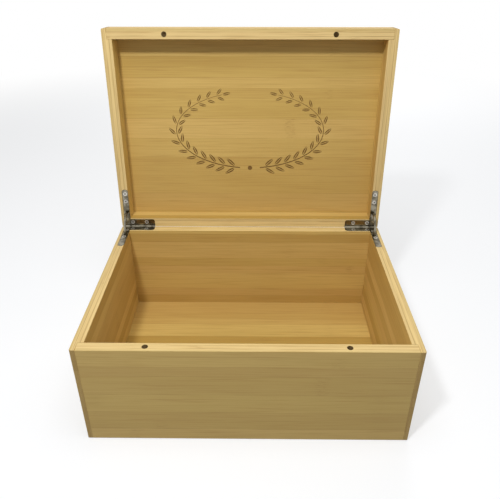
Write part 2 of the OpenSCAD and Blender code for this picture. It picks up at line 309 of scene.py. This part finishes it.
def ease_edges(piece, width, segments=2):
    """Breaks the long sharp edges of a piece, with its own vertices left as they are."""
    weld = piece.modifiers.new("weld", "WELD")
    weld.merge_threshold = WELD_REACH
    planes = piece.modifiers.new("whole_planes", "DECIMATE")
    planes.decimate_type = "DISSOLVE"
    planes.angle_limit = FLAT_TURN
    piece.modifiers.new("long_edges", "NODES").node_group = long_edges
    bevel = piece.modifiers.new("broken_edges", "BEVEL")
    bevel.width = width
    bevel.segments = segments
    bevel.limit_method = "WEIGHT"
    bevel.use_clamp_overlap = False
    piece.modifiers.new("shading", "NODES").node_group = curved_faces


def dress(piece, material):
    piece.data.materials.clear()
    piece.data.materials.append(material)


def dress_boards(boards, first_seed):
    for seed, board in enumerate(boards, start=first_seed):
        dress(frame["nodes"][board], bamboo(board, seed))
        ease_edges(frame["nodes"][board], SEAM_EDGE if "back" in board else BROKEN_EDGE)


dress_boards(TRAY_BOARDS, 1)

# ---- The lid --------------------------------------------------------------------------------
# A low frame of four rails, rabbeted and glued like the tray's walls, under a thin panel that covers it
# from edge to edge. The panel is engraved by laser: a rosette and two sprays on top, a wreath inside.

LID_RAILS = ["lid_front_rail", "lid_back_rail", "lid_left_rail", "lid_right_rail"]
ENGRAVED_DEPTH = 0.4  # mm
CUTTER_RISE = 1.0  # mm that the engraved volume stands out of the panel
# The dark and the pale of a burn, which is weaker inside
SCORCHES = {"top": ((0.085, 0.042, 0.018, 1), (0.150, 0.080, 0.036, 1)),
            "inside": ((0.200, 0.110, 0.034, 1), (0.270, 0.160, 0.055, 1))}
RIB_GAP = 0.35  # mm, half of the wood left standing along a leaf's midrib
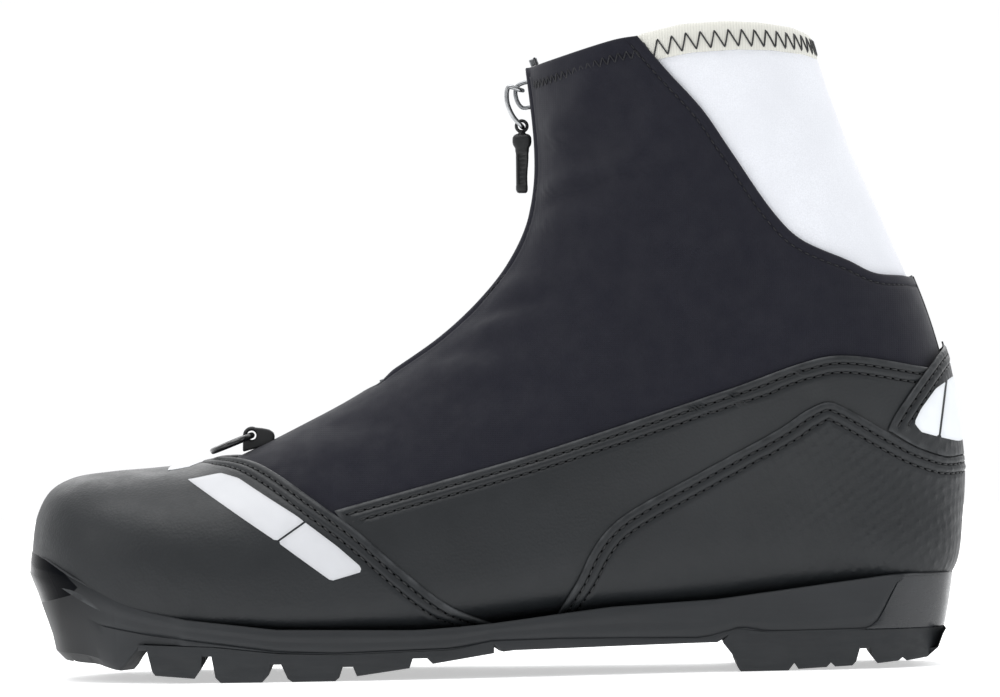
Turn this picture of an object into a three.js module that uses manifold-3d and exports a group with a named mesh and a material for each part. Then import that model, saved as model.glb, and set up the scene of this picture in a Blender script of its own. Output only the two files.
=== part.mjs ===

++++++

Repeat the material above in full, keeping every word.

§ COMPLETED EXERCISE:
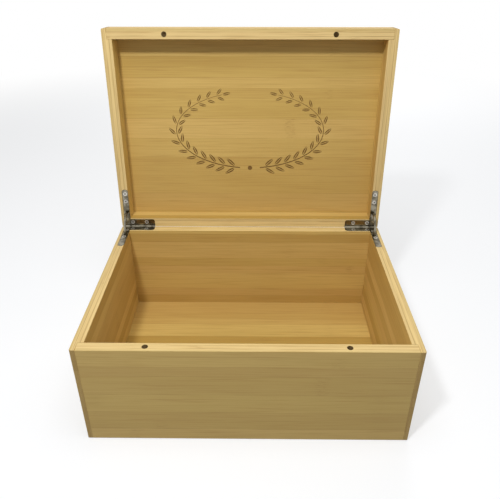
Write part 2 of the OpenSCAD and Blender code for this picture. It picks up at line 309 of scene.py. This part finishes it.
def ease_edges(piece, width, segments=2):
    """Breaks the long sharp edges of a piece, with its own vertices left as they are."""
    weld = piece.modifiers.new("weld", "WELD")
    weld.merge_threshold = WELD_REACH
    planes = piece.modifiers.new("whole_planes", "DECIMATE")
    planes.decimate_type = "DISSOLVE"
    planes.angle_limit = FLAT_TURN
    piece.modifiers.new("long_edges", "NODES").node_group = long_edges
    bevel = piece.modifiers.new("broken_edges", "BEVEL")
    bevel.width = width
    bevel.segments = segments
    bevel.limit_method = "WEIGHT"
    bevel.use_clamp_overlap = False
    piece.modifiers.new("shading", "NODES").node_group = curved_faces


def dress(piece, material):
    piece.data.materials.clear()
    piece.data.materials.append(material)


def dress_boards(boards, first_seed):
    for seed, board in enumerate(boards, start=first_seed):
        dress(frame["nodes"][board], bamboo(board, seed))
        ease_edges(frame["nodes"][board], SEAM_EDGE if "back" in board else BROKEN_EDGE)


dress_boards(TRAY_BOARDS, 1)

# ---- The lid --------------------------------------------------------------------------------
# A low frame of four rails, rabbeted and glued like the tray's walls, under a thin panel that covers it
# from edge to edge. The panel is engraved by laser: a rosette and two sprays on top, a wreath inside.

LID_RAILS = ["lid_front_rail", "lid_back_rail", "lid_left_rail", "lid_right_rail"]
ENGRAVED_DEPTH = 0.4  # mm
CUTTER_RISE = 1.0  # mm that the engraved volume stands out of the panel
# The dark and the pale of a burn, which is weaker inside
SCORCHES = {"top": ((0.085, 0.042, 0.018, 1), (0.150, 0.080, 0.036, 1)),
            "inside": ((0.200, 0.110, 0.034, 1), (0.270, 0.160, 0.055, 1))}
RIB_GAP = 0.35  # mm, half of the wood left standing along a leaf's midrib
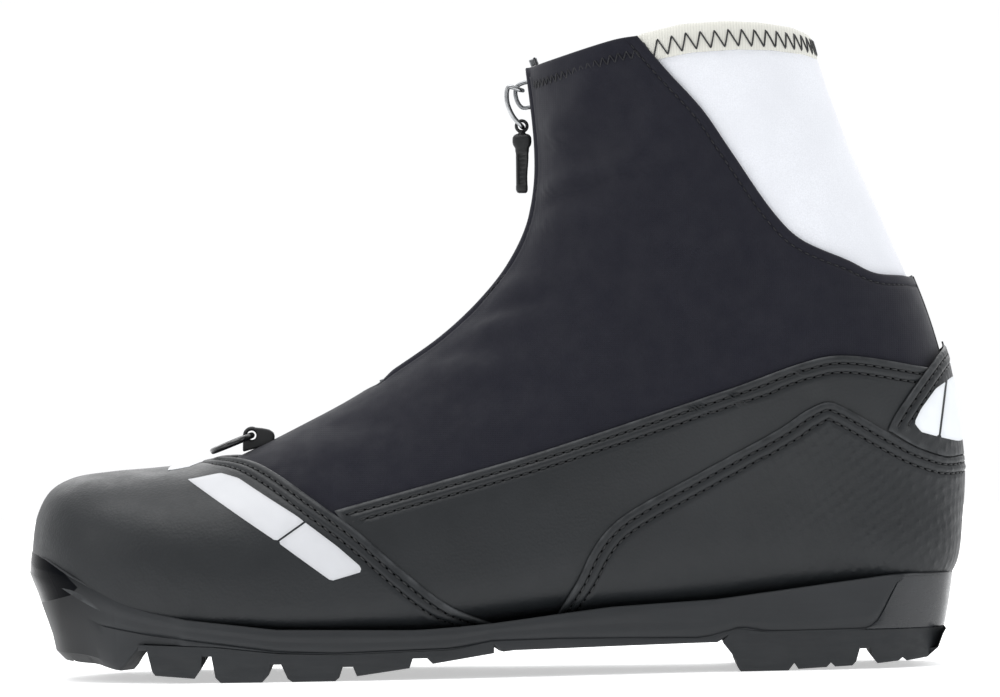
Turn this picture of an object into a three.js module that uses manifold-3d and exports a group with a named mesh and a material for each part. Then import that model, saved as model.glb, and set up the scene of this picture in a Blender script of its own. Output only the two files.
=== part.mjs ===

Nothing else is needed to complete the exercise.